Late in the day, we all walked together from the UC Berkeley Art Museum to an event space, where Yasmin Golan and her catering business Calicopie provided hors d’oeuvres. In the evening, little signs marked each of the small bites; one read: “EMPLOYMENT: Union-picked organic strawberries/Walmart banana cream.” Another: “EXPLOITATION: spicy corporate slaughterhouse chicken processed with minimum wage labor.” We stood around, drank from disposable glasses of wine, chatted. Over and over, we agreed: The food was amazing. Later, we sat around banquet tables for an evening of talks where Yasmin spoke briefly about the night’s catering.

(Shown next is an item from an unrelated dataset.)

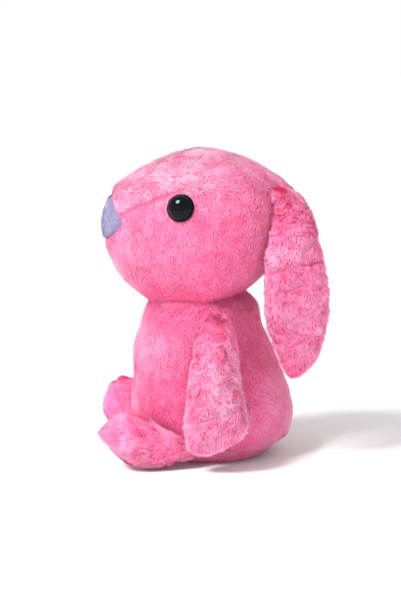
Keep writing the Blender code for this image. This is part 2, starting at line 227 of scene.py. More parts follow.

She talked about parallels between the invisibility of labor in art and in food production, about the ways that aesthetics can disguise the conditions of production. She talked about the berries, and then about the chicken: “The chicken tonight is actually from Kentucky Fried Chicken, which pays its workers $7.63 an hour on average. Even managers only make $10.89, but they gross 4.22 billion dollars a year.” She was forced to pause after the words “Kentucky Fried Chicken”; there were audible gasps and muttering from the audience. Yasmin closed with a smile, saying, “It’s just an opportunity for you to…kind of…explore and enjoy these things.” The audience laughed, and later I overheard one woman reassure another: “Oh, she couldn’t possibly have gotten KFC in here. They’re very strict about outside catering.” It seemed to make both of them feel better.